YOUR OBJECTIVE: Take the data below and copy exactly the lines starting at the one with "This picture was" and finishing at the one with "return [(cx +", both included.

EXTRACTED DATA:

• • • • • • •

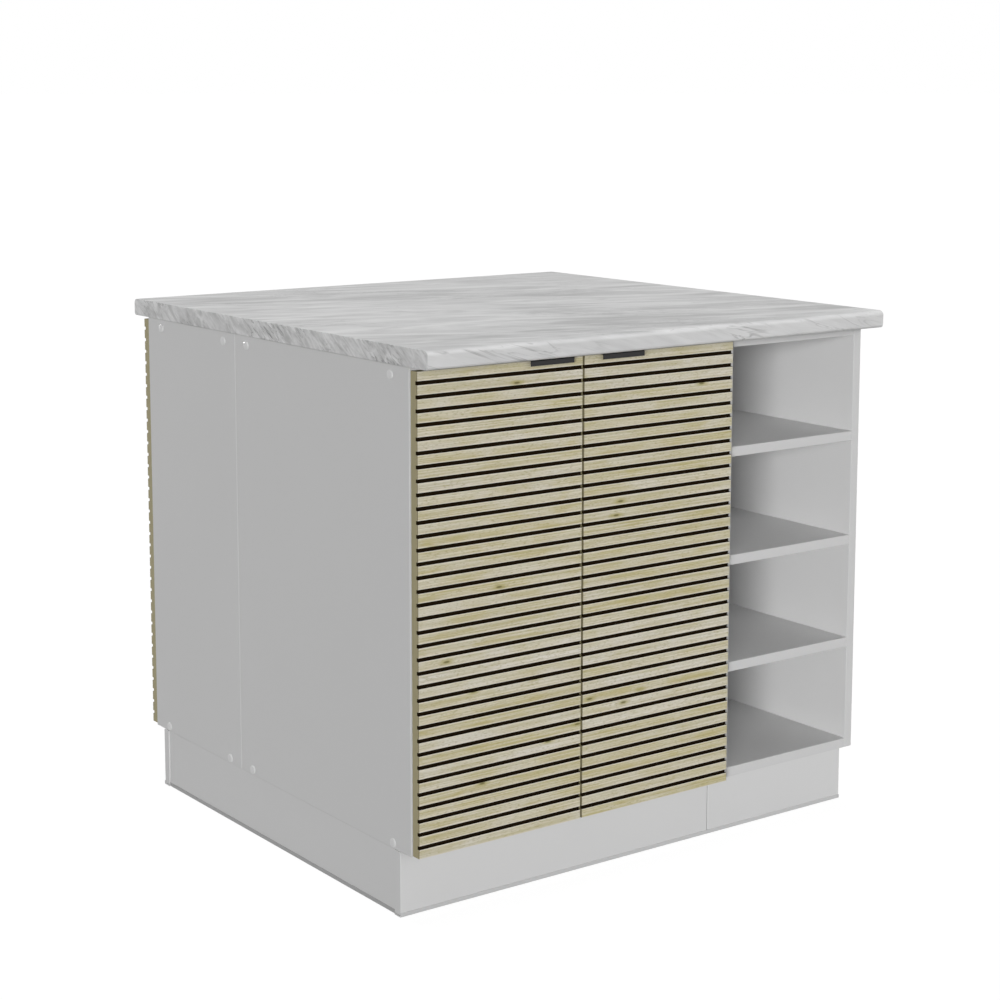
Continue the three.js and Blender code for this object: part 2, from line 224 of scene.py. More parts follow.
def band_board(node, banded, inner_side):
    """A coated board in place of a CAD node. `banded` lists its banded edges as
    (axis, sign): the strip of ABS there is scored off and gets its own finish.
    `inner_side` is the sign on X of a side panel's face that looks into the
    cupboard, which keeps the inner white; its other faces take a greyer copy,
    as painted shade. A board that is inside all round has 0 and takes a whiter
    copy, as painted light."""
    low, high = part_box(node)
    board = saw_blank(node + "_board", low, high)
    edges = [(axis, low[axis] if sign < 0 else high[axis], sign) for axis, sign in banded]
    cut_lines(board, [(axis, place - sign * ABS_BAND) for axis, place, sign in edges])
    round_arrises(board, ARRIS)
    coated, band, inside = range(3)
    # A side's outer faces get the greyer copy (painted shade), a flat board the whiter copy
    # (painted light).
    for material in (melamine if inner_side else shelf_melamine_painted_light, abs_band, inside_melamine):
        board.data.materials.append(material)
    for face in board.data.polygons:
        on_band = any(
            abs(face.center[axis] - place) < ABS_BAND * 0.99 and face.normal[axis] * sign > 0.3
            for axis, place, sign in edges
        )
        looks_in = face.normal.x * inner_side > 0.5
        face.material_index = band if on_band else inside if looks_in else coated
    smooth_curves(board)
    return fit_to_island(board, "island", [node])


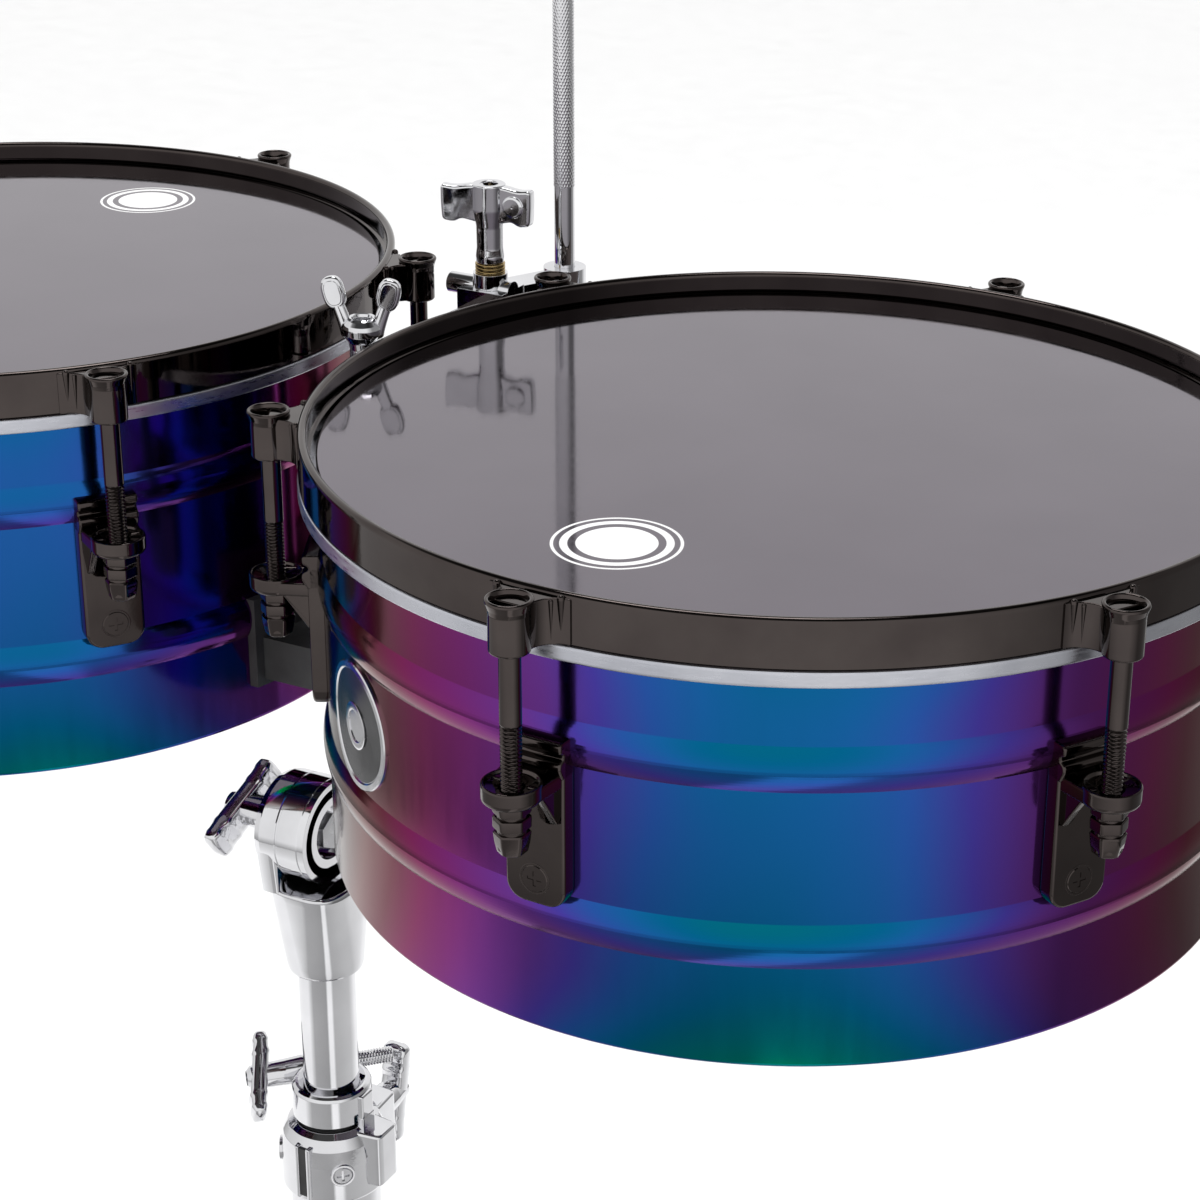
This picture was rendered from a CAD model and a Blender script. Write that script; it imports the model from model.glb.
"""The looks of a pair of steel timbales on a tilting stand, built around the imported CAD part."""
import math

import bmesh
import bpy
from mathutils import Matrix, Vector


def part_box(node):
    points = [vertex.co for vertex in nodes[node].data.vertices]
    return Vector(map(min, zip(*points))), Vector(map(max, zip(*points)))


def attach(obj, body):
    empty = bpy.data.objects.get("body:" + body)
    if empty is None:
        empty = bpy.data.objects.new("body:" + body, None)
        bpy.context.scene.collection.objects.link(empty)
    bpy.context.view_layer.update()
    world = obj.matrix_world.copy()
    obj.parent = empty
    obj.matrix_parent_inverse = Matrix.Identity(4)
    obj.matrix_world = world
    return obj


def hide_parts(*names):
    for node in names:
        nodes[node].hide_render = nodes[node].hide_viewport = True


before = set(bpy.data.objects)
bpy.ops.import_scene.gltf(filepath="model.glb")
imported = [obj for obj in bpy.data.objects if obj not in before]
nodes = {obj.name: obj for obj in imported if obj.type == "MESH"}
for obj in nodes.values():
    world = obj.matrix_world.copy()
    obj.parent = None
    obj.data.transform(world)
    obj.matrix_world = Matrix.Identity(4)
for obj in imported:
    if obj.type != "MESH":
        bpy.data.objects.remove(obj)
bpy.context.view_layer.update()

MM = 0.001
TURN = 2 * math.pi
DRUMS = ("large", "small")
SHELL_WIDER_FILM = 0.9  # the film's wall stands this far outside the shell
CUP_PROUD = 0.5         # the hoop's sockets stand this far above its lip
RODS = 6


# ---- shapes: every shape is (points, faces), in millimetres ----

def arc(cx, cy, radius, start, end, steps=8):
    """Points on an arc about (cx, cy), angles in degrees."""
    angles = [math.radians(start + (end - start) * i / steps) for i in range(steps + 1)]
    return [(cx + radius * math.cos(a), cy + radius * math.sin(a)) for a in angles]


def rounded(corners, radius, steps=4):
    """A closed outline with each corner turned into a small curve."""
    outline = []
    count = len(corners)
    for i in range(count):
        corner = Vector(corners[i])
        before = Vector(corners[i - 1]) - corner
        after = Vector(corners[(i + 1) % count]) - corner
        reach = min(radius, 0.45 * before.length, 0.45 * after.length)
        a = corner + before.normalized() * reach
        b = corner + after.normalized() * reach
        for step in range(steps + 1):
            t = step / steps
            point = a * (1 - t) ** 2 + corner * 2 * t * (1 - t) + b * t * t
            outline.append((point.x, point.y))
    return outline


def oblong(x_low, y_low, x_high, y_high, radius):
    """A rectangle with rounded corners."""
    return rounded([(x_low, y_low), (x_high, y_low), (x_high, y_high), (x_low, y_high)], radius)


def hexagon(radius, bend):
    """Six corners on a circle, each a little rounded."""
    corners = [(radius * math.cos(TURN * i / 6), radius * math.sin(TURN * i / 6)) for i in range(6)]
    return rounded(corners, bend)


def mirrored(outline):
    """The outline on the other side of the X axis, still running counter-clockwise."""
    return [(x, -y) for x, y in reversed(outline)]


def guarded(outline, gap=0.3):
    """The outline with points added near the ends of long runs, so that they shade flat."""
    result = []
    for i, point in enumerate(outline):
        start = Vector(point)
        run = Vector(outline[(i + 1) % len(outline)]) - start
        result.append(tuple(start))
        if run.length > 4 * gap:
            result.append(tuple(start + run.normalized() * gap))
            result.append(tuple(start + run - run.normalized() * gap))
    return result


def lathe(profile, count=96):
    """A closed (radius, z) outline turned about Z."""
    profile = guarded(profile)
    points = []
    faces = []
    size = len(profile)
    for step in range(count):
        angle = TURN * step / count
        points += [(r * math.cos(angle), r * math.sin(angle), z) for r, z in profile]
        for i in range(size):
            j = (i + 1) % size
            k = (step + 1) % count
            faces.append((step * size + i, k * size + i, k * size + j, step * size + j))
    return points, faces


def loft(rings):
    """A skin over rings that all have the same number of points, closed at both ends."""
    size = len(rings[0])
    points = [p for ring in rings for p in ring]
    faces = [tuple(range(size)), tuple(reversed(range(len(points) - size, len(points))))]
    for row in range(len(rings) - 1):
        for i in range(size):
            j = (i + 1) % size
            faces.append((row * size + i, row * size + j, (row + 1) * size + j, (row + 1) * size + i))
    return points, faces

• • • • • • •

COMPLETE ANSWER:
This picture was rendered from a CAD model and a Blender script. Write that script; it imports the model from model.glb.
"""The looks of a pair of steel timbales on a tilting stand, built around the imported CAD part."""
import math

import bmesh
import bpy
from mathutils import Matrix, Vector


def part_box(node):
    points = [vertex.co for vertex in nodes[node].data.vertices]
    return Vector(map(min, zip(*points))), Vector(map(max, zip(*points)))


def attach(obj, body):
    empty = bpy.data.objects.get("body:" + body)
    if empty is None:
        empty = bpy.data.objects.new("body:" + body, None)
        bpy.context.scene.collection.objects.link(empty)
    bpy.context.view_layer.update()
    world = obj.matrix_world.copy()
    obj.parent = empty
    obj.matrix_parent_inverse = Matrix.Identity(4)
    obj.matrix_world = world
    return obj


def hide_parts(*names):
    for node in names:
        nodes[node].hide_render = nodes[node].hide_viewport = True


before = set(bpy.data.objects)
bpy.ops.import_scene.gltf(filepath="model.glb")
imported = [obj for obj in bpy.data.objects if obj not in before]
nodes = {obj.name: obj for obj in imported if obj.type == "MESH"}
for obj in nodes.values():
    world = obj.matrix_world.copy()
    obj.parent = None
    obj.data.transform(world)
    obj.matrix_world = Matrix.Identity(4)
for obj in imported:
    if obj.type != "MESH":
        bpy.data.objects.remove(obj)
bpy.context.view_layer.update()

MM = 0.001
TURN = 2 * math.pi
DRUMS = ("large", "small")
SHELL_WIDER_FILM = 0.9  # the film's wall stands this far outside the shell
CUP_PROUD = 0.5         # the hoop's sockets stand this far above its lip
RODS = 6


# ---- shapes: every shape is (points, faces), in millimetres ----

def arc(cx, cy, radius, start, end, steps=8):
    """Points on an arc about (cx, cy), angles in degrees."""
    angles = [math.radians(start + (end - start) * i / steps) for i in range(steps + 1)]
    return [(cx + radius * math.cos(a), cy + radius * math.sin(a)) for a in angles]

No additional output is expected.